**Written instruction**
Using the data below, gather each line that includes the word "this".

— Start of Input —

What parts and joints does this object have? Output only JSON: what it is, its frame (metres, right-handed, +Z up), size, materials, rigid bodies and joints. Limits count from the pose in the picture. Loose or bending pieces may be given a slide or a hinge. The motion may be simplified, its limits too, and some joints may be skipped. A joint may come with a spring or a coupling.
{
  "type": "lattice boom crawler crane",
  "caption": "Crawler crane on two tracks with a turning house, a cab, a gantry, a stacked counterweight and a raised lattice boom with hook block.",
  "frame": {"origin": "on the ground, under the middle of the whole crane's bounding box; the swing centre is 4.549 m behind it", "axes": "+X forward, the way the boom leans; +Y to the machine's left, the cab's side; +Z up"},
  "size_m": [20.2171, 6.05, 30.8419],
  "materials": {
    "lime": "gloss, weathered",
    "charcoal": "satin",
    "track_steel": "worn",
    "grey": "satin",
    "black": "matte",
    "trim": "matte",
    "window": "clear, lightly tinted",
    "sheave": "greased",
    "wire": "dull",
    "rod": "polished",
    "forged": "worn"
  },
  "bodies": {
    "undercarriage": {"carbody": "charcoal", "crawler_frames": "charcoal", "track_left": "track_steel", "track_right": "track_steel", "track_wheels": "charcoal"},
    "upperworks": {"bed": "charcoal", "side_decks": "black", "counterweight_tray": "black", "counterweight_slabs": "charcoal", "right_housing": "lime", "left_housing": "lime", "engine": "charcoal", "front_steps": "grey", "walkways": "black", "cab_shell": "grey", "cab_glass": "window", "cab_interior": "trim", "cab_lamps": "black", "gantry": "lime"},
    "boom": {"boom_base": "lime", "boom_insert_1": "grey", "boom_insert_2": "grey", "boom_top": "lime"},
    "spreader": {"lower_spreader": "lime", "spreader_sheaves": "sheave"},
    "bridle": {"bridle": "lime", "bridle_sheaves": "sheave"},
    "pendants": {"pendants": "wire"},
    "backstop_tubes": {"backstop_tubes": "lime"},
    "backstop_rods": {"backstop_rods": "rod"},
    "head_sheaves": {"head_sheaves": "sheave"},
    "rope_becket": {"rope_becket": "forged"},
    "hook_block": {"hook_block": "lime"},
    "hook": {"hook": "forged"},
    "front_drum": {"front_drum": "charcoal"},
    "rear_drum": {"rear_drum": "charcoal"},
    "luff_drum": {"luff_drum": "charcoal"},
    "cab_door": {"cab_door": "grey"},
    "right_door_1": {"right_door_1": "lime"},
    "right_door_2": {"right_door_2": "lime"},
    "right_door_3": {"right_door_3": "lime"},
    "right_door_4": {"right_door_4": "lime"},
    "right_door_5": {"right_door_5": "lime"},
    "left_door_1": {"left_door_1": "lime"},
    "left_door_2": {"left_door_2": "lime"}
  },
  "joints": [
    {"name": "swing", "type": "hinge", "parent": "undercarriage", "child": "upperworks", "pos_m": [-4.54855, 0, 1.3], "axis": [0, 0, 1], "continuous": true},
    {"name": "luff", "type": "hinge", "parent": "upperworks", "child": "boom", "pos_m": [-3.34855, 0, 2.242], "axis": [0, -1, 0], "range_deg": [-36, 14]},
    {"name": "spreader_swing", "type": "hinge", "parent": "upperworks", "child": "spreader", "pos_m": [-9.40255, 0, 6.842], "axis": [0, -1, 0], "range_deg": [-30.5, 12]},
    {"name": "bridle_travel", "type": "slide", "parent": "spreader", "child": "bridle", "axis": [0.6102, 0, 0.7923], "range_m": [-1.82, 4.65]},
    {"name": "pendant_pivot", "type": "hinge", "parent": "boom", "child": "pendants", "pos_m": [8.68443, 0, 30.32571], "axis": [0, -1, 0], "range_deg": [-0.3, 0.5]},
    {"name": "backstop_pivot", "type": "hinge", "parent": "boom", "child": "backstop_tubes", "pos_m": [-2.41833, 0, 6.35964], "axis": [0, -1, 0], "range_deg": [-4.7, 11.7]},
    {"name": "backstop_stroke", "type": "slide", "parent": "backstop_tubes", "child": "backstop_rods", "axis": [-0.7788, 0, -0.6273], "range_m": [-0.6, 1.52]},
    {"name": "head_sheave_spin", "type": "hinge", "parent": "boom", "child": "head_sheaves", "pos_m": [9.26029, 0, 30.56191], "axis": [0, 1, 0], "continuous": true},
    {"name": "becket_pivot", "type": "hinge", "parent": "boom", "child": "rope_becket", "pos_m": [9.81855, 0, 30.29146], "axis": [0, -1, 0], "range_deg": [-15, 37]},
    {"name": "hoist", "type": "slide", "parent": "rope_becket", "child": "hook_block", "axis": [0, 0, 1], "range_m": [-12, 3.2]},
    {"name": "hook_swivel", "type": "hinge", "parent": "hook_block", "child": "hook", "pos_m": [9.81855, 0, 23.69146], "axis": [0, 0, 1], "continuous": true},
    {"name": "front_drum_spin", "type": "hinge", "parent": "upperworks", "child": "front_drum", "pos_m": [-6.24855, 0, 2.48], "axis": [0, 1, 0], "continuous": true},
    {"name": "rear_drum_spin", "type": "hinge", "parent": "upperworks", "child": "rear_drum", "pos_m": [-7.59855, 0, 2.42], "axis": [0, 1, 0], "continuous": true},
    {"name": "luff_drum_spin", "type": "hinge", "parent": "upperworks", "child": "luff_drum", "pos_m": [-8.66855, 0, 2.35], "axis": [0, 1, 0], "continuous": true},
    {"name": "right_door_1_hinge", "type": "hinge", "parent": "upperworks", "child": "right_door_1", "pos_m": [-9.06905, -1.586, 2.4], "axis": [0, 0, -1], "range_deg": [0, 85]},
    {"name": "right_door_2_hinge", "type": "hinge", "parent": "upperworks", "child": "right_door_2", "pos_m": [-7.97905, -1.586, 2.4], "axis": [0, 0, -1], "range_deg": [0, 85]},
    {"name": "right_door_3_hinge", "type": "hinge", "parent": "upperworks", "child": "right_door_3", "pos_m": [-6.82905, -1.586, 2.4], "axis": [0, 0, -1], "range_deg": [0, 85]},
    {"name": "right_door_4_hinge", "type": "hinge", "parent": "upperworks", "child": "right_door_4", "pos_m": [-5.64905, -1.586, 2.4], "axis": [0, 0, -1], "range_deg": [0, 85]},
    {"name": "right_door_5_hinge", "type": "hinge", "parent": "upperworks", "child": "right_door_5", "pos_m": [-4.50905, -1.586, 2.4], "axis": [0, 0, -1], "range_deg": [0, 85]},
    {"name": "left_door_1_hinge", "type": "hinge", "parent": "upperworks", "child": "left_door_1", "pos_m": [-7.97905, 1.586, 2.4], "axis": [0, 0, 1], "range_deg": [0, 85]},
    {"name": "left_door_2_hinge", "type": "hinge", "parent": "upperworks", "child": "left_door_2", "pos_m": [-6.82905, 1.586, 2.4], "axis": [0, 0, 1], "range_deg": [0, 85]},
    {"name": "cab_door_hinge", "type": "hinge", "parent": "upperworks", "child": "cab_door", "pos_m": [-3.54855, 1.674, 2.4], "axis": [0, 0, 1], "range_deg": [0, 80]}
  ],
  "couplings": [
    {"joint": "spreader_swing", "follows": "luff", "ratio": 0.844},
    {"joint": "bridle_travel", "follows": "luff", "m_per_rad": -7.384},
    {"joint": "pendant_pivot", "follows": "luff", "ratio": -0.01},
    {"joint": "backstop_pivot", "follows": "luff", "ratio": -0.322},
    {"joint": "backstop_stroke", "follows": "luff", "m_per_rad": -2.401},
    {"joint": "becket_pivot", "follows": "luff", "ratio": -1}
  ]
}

— End of Input —
— Start of Input —

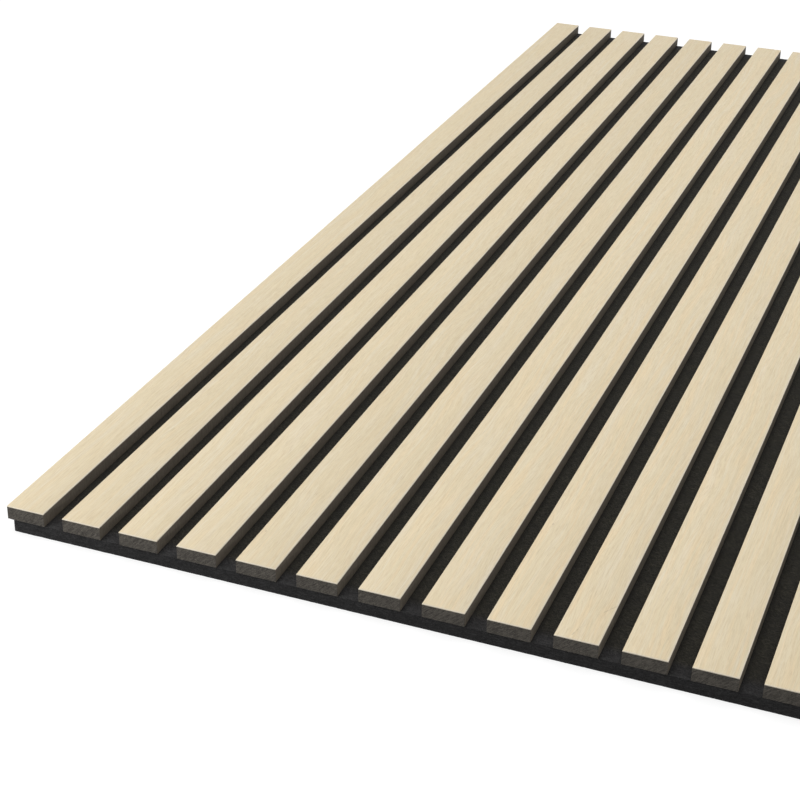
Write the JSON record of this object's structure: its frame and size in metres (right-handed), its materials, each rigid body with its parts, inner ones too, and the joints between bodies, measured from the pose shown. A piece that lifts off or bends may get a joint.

— End of Input —

**The reply**
What parts and joints does this object have? Output only JSON: what it is, its frame (metres, right-handed, +Z up), size, materials, rigid bodies and joints. Limits count from the pose in the picture. Loose or bending pieces may be given a slide or a hinge. The motion may be simplified, its limits too, and some joints may be skipped. A joint may come with a spring or a coupling.
Write the JSON record of this object's structure: its frame and size in metres (right-handed), its materials, each rigid body with its parts, inner ones too, and the joints between bodies, measured from the pose shown. A piece that lifts off or bends may get a joint.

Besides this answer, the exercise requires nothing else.